Manuel Alvarez Bravo
(Mexican, 1902-2002)
Mexican,
(1902–2002)
Alvarez Bravo's unique photography combined Mexican subject matter with influences from foreign artists. He was an instrumental figure, along with the painters Diego Rivera and José Clemente Orozco, in the artistic renaissance in Mexico that flourished after the Mexican Revolution of 1910-1921. The J. Paul Getty Museum honored the artist for his 100th birthday with a major exhibition in 2001-2002 entitled "Manuel Alvarex Bravo: Optical Parables." - ULAN
A central figure to Mexico's cultural reinvention during the early decades of this century - and now the unquestionable modern master that he is today - Manuel Alvarez Bravo has continued to forge images that are mindful of precise composition and methaphor, with a formal range that is equally rich in mood and thematic scope. Alvarez Bravo's lyric environments have repeatedly explored the unexpected combination of vernacular everyday shapes as they often emerge in Mexico. Images that are classic modernist challenge to notions regarding the casual encounter of visual elements, they are also formal epiphanies that address the cityscape of Mexico and its myriad fleeting instants.
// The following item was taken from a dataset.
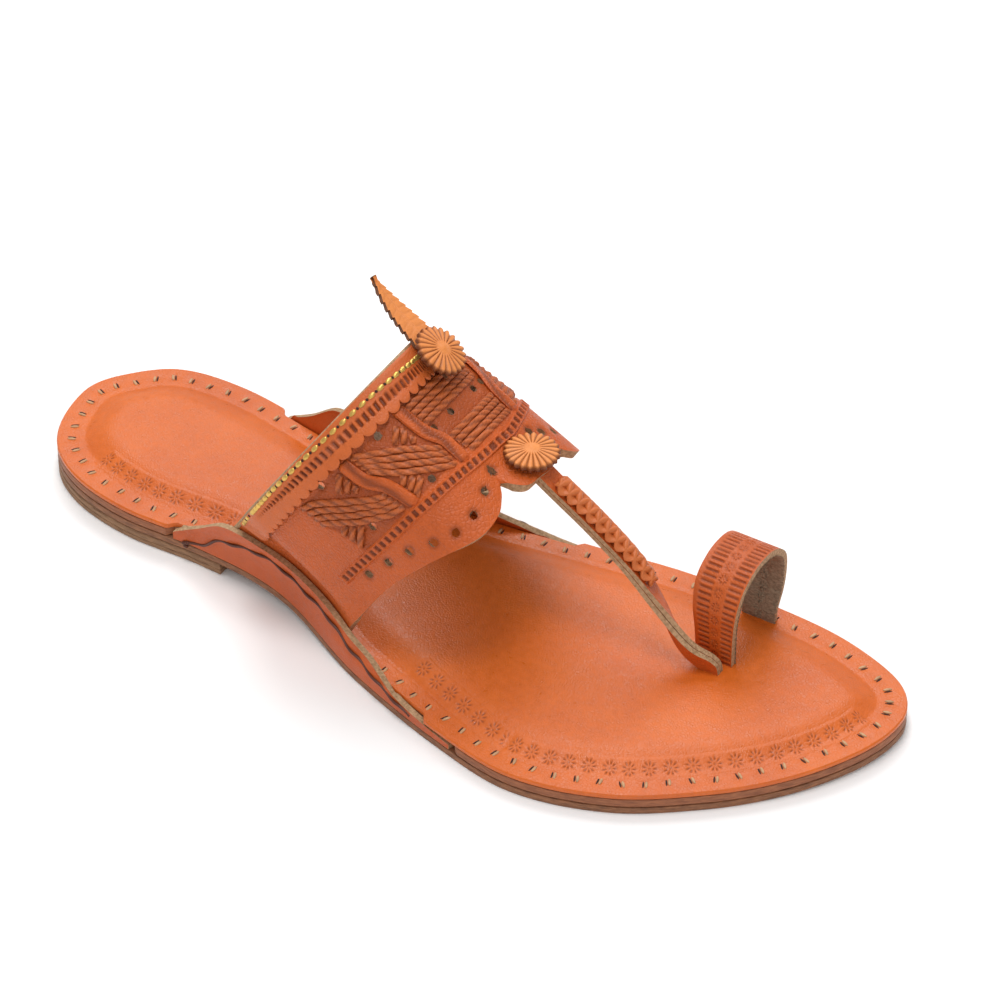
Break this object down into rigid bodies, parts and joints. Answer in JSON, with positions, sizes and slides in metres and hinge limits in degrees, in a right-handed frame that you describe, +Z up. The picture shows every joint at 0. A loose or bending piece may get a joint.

Alvarez Bravo's images belong to a meaningful world where female nudes and mannequins speak jointly about the conflicting forms and significance of the represented body, or where a storefront display is suddenly transformed into a 'perversity of reflections'.
Born in 1902, his career began in the thriving artistic mileu of post revolutionary Mexico in the company of artists like Diego Rivera, JosT Clemente Orozco and David Alfaro Siqueiros along with expatriate photographers working in Mexico at the time: Paul Strand, Henri Cartier-Bresson, Edward Weston and Tina Modotti.